■ **WRITTEN EXERCISE**
Retype each line of the listing below, from the first through the one holding "thread: Navy or cream.", with no other lines.

--- begin INPUT ROWS ---

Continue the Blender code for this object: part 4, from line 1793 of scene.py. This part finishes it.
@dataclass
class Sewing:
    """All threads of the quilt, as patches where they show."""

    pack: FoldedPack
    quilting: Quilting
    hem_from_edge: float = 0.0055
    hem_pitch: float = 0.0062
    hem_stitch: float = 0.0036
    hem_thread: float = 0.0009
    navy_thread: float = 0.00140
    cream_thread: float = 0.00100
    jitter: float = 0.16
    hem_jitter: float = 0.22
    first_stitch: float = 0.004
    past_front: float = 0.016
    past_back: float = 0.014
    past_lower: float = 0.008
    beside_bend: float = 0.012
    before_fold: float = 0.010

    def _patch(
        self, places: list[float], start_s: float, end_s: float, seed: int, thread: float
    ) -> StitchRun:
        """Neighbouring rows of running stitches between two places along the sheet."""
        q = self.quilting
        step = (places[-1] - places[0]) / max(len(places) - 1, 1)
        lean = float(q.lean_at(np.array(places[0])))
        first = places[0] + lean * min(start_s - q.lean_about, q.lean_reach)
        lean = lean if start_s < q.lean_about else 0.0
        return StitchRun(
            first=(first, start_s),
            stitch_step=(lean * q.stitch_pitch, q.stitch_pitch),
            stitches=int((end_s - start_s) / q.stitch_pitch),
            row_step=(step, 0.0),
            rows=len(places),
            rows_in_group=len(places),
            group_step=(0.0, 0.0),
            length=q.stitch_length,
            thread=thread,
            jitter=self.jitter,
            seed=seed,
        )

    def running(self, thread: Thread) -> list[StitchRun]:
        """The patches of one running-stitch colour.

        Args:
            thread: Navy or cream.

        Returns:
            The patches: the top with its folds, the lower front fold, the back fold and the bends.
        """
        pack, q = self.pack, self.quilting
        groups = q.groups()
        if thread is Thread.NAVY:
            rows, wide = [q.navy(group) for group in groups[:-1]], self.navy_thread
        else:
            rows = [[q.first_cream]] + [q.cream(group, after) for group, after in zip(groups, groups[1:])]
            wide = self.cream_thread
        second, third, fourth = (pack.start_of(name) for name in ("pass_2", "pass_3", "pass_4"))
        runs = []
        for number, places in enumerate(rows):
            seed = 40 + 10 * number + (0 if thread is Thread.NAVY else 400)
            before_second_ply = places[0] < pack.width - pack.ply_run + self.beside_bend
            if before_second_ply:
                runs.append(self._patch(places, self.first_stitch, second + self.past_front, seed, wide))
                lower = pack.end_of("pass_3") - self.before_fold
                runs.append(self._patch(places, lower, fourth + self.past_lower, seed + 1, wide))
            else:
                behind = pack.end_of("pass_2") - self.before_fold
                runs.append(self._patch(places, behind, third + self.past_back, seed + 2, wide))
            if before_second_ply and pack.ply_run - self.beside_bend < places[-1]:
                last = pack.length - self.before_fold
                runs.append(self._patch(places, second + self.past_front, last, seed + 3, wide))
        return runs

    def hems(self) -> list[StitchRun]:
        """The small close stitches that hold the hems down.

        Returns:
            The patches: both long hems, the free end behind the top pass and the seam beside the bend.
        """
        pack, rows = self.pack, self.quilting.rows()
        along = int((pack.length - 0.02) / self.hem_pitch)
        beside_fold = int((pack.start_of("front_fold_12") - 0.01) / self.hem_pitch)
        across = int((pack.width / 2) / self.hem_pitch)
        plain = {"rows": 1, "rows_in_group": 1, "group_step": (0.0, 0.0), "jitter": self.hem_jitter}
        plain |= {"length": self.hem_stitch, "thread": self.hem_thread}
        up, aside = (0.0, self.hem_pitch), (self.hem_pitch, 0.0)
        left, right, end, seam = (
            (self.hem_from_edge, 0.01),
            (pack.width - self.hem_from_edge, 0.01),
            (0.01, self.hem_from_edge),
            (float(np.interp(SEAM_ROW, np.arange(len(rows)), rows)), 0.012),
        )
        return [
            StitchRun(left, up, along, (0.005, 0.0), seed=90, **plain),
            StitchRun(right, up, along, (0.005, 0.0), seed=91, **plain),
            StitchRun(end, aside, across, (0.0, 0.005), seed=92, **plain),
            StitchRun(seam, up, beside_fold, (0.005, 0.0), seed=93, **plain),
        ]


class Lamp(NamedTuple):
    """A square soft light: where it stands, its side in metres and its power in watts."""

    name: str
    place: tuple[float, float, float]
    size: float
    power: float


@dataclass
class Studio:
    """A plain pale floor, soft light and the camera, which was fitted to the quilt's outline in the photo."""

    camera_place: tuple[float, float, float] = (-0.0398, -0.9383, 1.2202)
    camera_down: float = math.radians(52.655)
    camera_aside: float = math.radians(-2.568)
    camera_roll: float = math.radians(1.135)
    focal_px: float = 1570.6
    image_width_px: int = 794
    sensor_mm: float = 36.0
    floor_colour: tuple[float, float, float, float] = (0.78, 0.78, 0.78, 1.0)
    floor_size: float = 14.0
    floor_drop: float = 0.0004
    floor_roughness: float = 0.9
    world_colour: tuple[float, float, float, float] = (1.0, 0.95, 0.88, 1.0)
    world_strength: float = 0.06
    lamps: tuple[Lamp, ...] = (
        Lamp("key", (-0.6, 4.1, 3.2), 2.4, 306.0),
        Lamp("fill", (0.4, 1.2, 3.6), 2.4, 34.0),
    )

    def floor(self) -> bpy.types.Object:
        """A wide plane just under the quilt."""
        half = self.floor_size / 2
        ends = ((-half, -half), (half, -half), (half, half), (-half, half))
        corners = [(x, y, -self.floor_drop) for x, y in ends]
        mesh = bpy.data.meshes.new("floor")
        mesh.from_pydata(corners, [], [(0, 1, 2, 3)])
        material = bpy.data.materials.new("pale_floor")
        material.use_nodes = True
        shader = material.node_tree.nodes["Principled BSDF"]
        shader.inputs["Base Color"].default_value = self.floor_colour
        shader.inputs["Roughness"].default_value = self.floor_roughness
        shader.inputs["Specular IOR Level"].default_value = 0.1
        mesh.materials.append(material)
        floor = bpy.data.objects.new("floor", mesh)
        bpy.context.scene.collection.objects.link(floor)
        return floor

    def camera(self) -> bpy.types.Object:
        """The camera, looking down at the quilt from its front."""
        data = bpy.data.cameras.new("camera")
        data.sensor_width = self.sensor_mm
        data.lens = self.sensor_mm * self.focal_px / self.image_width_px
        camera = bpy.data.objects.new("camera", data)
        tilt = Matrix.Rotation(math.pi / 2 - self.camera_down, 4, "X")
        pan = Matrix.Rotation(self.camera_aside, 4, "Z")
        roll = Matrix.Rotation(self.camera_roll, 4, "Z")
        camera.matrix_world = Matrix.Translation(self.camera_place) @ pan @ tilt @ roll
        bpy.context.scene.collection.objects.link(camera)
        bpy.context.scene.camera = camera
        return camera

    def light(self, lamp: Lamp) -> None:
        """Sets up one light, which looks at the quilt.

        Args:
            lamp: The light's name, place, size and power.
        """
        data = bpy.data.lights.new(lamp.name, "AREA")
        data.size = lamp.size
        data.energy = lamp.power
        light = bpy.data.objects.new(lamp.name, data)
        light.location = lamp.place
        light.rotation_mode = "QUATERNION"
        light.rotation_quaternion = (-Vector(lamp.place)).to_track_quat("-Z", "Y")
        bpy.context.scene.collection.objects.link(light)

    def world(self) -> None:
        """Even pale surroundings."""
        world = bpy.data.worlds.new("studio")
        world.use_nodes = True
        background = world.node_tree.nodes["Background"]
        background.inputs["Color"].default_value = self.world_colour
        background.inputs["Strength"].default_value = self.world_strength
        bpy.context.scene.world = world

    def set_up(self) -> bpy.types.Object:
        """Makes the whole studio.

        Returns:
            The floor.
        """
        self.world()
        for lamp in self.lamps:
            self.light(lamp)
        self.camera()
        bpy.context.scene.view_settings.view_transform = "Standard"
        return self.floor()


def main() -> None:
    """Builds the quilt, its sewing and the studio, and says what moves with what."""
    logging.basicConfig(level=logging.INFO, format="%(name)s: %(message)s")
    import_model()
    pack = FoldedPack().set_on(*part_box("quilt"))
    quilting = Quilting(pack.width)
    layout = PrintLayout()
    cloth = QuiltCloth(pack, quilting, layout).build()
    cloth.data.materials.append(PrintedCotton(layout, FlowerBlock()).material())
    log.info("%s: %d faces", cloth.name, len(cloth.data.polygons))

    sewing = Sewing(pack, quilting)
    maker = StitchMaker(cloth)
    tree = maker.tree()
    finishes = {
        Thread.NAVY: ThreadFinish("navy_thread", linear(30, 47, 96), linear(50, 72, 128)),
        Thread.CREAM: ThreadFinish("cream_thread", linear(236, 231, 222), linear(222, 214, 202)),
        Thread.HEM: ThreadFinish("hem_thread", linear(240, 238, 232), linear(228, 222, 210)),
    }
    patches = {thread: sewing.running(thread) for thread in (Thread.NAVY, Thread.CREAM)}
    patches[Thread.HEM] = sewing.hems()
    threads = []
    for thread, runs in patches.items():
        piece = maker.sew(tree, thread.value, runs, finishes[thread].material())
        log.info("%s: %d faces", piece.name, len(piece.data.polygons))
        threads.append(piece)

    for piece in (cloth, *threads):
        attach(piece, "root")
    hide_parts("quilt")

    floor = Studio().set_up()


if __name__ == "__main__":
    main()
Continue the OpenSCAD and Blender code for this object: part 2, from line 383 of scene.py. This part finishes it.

--- end INPUT ROWS ---

■ **RESULT OF THIS TASK**
Continue the Blender code for this object: part 4, from line 1793 of scene.py. This part finishes it.
@dataclass
class Sewing:
    """All threads of the quilt, as patches where they show."""

    pack: FoldedPack
    quilting: Quilting
    hem_from_edge: float = 0.0055
    hem_pitch: float = 0.0062
    hem_stitch: float = 0.0036
    hem_thread: float = 0.0009
    navy_thread: float = 0.00140
    cream_thread: float = 0.00100
    jitter: float = 0.16
    hem_jitter: float = 0.22
    first_stitch: float = 0.004
    past_front: float = 0.016
    past_back: float = 0.014
    past_lower: float = 0.008
    beside_bend: float = 0.012
    before_fold: float = 0.010

    def _patch(
        self, places: list[float], start_s: float, end_s: float, seed: int, thread: float
    ) -> StitchRun:
        """Neighbouring rows of running stitches between two places along the sheet."""
        q = self.quilting
        step = (places[-1] - places[0]) / max(len(places) - 1, 1)
        lean = float(q.lean_at(np.array(places[0])))
        first = places[0] + lean * min(start_s - q.lean_about, q.lean_reach)
        lean = lean if start_s < q.lean_about else 0.0
        return StitchRun(
            first=(first, start_s),
            stitch_step=(lean * q.stitch_pitch, q.stitch_pitch),
            stitches=int((end_s - start_s) / q.stitch_pitch),
            row_step=(step, 0.0),
            rows=len(places),
            rows_in_group=len(places),
            group_step=(0.0, 0.0),
            length=q.stitch_length,
            thread=thread,
            jitter=self.jitter,
            seed=seed,
        )

    def running(self, thread: Thread) -> list[StitchRun]:
        """The patches of one running-stitch colour.

        Args:
            thread: Navy or cream.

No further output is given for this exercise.